New int[i] array Automatically resizing

Takes a look at this simple code:

int* numbers = new int[1];

for (int i = 0; i < 10; i++)
{
    numbers[i] = i;
}

for (int i = 0; i < 10; i++)
{
    cout << numbers[i] << endl;
}

I provision a new array with 1 element.
I then populate the array for is has 10 elements
Finally a print each element of the array and the result is 0 1 2 3 4 5 6 7 8 9

in the class example its set up so that the input will fail with a cin.fail() check when the array reaches its upper bound. the fail() always returns false.

I don’t understand how the array is resizing itself. I am using c++ 20.

You have mentioned multiple points and displayed only a few.
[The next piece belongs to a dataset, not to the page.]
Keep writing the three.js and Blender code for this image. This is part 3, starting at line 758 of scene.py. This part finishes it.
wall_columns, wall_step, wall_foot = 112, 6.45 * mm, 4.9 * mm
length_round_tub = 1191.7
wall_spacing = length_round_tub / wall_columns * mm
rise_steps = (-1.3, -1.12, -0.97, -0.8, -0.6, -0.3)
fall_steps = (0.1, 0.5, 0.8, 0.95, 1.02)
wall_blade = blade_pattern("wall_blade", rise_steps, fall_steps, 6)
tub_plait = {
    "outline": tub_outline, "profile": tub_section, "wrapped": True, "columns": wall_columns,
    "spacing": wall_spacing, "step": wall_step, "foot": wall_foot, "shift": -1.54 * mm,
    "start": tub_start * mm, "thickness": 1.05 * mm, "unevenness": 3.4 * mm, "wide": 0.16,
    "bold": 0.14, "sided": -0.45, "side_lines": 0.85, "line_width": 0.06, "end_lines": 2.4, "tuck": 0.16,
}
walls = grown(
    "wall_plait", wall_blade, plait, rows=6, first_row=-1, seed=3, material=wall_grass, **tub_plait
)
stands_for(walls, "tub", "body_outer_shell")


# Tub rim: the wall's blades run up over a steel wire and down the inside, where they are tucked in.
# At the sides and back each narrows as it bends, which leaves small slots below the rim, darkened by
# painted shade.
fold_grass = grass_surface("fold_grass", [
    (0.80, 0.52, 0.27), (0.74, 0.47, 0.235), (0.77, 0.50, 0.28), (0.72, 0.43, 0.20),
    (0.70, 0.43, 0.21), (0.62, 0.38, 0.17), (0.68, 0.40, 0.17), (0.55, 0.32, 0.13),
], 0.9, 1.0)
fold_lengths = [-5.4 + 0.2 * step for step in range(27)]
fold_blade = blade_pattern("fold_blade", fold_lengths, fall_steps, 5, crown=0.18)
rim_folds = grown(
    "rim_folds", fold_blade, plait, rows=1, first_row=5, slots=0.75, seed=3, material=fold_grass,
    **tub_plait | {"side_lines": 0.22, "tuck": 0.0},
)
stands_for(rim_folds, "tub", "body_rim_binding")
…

  1. Declaring a dynamic array numbers with size of 1 int in memory
  1. Adding 10 elements in the array
  1. Printing the result of above operations

You have not mentioned anything about your class or your function using cin.fail().

As for

You have created a dynamic array. It will create extra memory when required. But the code segment you have provided will not work (or should not if it does) as you are accessing and writing to memory outside your array bound.
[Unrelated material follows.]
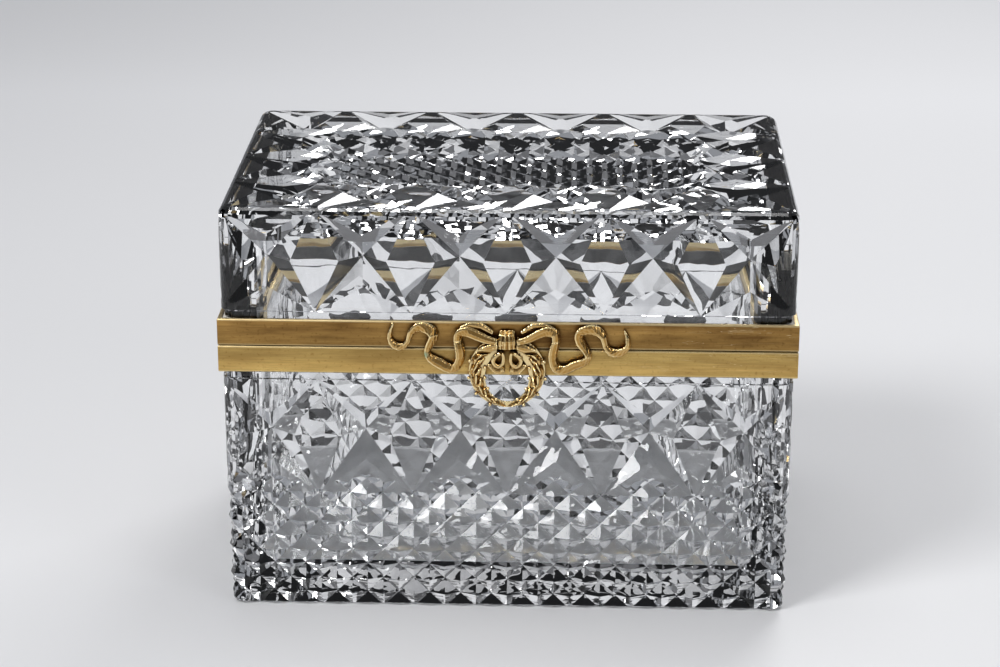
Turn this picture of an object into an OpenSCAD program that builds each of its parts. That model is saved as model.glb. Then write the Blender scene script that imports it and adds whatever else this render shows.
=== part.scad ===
/* [Box] */
// Width over the brass bands
box_w = 180; // [160:1:220]
// Depth over the brass bands
box_d = 120; // [108:1:150]
// Height of the base glass below the lower band
base_h = 80; // [70:1:110]
// Height of the lid glass above the upper band
lid_h = 35.6; // [32:0.1:50]

/* [Glass] */
// How far the glass lies inside the face of the bands
glass_set = 0.8; // [0.5:0.1:1.5]
// Wall of the base glass
base_wall = 9; // [8:0.5:12]
// Floor of the base glass
base_floor = 12; // [10:0.5:18]
// Wall of the lid glass
lid_wall = 8.2; // [7.5:0.1:10]
// Glass over the hollow of the lid
lid_top = 11; // [9:0.5:15]
// Radius of the upright outer corners
corner_r = 4.8; // [3:0.1:7]
// Radius of the upright corners inside
inner_r = 6; // [3:0.5:9]
// Radius of the upper edges of the lid
lid_edge_r = 3.3; // [2:0.1:4.5]
// Radius of the lower edges of the base
foot_edge_r = 2.4; // [1.5:0.1:3]
// Plain strip of the base under its band
base_strip = 2.6; // [1.5:0.1:5]
// Plain strip of the lid over its band
lid_strip = 2.4; // [1.5:0.1:5]

/* [Cutting] */
// Wanted width of one star
star_pitch = 29.7; // [24:0.1:36]
// Depth of a star at its middle
star_depth = 3; // [2:0.1:4]
// Middle of a lid star below the upper edge
lid_star_drop = 15.6; // [13:0.1:18]
// Middle of a base star below the plain strip
base_star_drop = 17.3; // [14:0.1:20]
// Lower arms of a base star below its middle
base_star_foot = 21.2; // [18:0.1:25]
// Middle of a top star from the edge of the lid
top_star_inset = 18.2; // [15:0.1:20]
// Fine diamonds across the width of one star
fine_per_star = 3; // [2:1:4]
// Depth of the fine grooves
fine_depth = 2; // [1:0.1:2.5]
// Flat left between two fine grooves
fine_flat = 0.25; // [0.15:0.05:0.6]

/* [Bands] */
// Height of each band
band_h = 8.6; // [8:0.1:12]
// Thickness of the upright skirt of a band
skirt_t = 1.4; // [1:0.1:2]
// Thickness of the flat flange of a band
flange_t = 1.4; // [1:0.1:2]
// Thickness of the plaster between glass and brass
bed_t = 0.5; // [0.4:0.1:1]
// Seam between the two bands of the closed box
seam_gap = 0.2; // [0.1:0.05:0.5]
// Worn bevel along the edges of the bands
band_bevel = 0.3; // [0.1:0.05:0.6]
// Height of the lip that the lid closes over
lip_h = 2.6; // [1.5:0.1:5]
// Thickness of the lip
lip_t = 1.2; // [0.8:0.1:1.6]
// Clearance between the lip and the upper band
lip_gap = 0.5; // [0.4:0.1:1]

/* [Hinge] */
// Angle at which the leaves stop the lid
open_angle = 100; // [90:1:110]
// Width of a hinge leaf
leaf_w = 60; // [56:1:80]
// Height of a hinge leaf
leaf_h = 7.4; // [6.8:0.1:7.8]
// Thickness of a hinge leaf
leaf_t = 1; // [0.8:0.1:1.4]
// Length of the hinge barrel
barrel_l = 50; // [40:1:52]
// Radius of the hinge barrel
barrel_r = 2; // [1.8:0.1:2.4]
// Radius of the hinge pin
pin_r = 1; // [0.8:0.05:1.2]
// Running clearance of the pin in its knuckles
pin_fit = 0.05; // [0.02:0.01:0.08]
// Knuckles along the barrel
knuckles = 5; // [3:2:7]
// Clearance round the barrel and between knuckles
barrel_gap = 0.3; // [0.2:0.05:0.4]
// Rivets in one leaf
leaf_rivets = 4; // [2:1:6]
// Radius of a rivet
rivet_r = 0.7; // [0.5:0.05:0.9]

/* [Ornament] */
// Outer radius of the laurel wreath
wreath_r = 12.3; // [11:0.1:13]
// Middle of the wreath below the seam
wreath_drop = 6.9; // [6:0.1:8]
// Pairs of leaves down each side of the wreath
leaf_tiers = 6; // [5:1:8]
// Width of the knot
knot_w = 6; // [5:0.1:7]
// Height of the knot
knot_h = 7; // [6:0.1:8]
// How far the knot stands out
knot_out = 3.9; // [3:0.1:5]
// Thickness of the ribbon
ribbon_t = 1; // [0.7:0.1:1.2]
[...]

Kindly provide complete code.

Ok. Here’s the code as Mosh writes it:

int* numbers = new int[5];
int entries = 0;

while(true)
{
    cout << "Number: ";
    cin >> numbers[entries];

    if (cin.fail()) break;
    entries++;
}


for (int i = 0; i < entries; i++)
{
    cout << numbers[i] << endl;
}

delete numbers;
numbers = nullptr;

return 0;

and here is the result copied from the command line:

Number: 1
Number: 2
Number: 3
Number: 4
Number: 5
Number: 6
Number: 6
Number: 7
Number: 8
Number: 10
Number: 11
Number: 12
Number: 13
Number: 14
Number: 15
Number: 16
Number: p
1
2
3
4
5
6
6
7
8
10
11
12
13
14
15
16

The array is dynamically resizing itself.
The only time cin.fail() is returning true is when I enter a non-integer.
Does the array provisioned by new int automatically resize itself? That’s what it is doing.

It is not. I reviewed the video. It cannot check to see if array is empty or not.

Mosh explicitly stated the following:

“So at this point we are not worrying about dynamic memory allocation, you’re just writing a basic program to get a bunch of numbers from the user”

In the next step he included the following part as an exercise and a solution to it:

if(entries == 5)
{
    // Logic to increase the size of array as mentioned in the course
}

Now,

or

The array is not resizing itself. We have used a pointer to play an array. A pointer points to one single address of a memory block (here it is base address of array). Those blocks are randomly selected from free space. There are memory blocks before and after that address.

new operator is used to allocate memory to the variable (if any). Here new int[5] allocated 5 blocks of memory to numbers. As mentioned there are memory blocks before and after the assigned blocks.

You are accessing memory blocks you are not supposed to.

cin.fail() reports the status of last cin operation (there is only one by the way). A fail occurs when memory size do not match, EOF, broken stream or no entered value is still in buffer.

Here, data types do not match. Which is why it returns true.

You need to manually prevent undefined access to memory by resizing the array when required.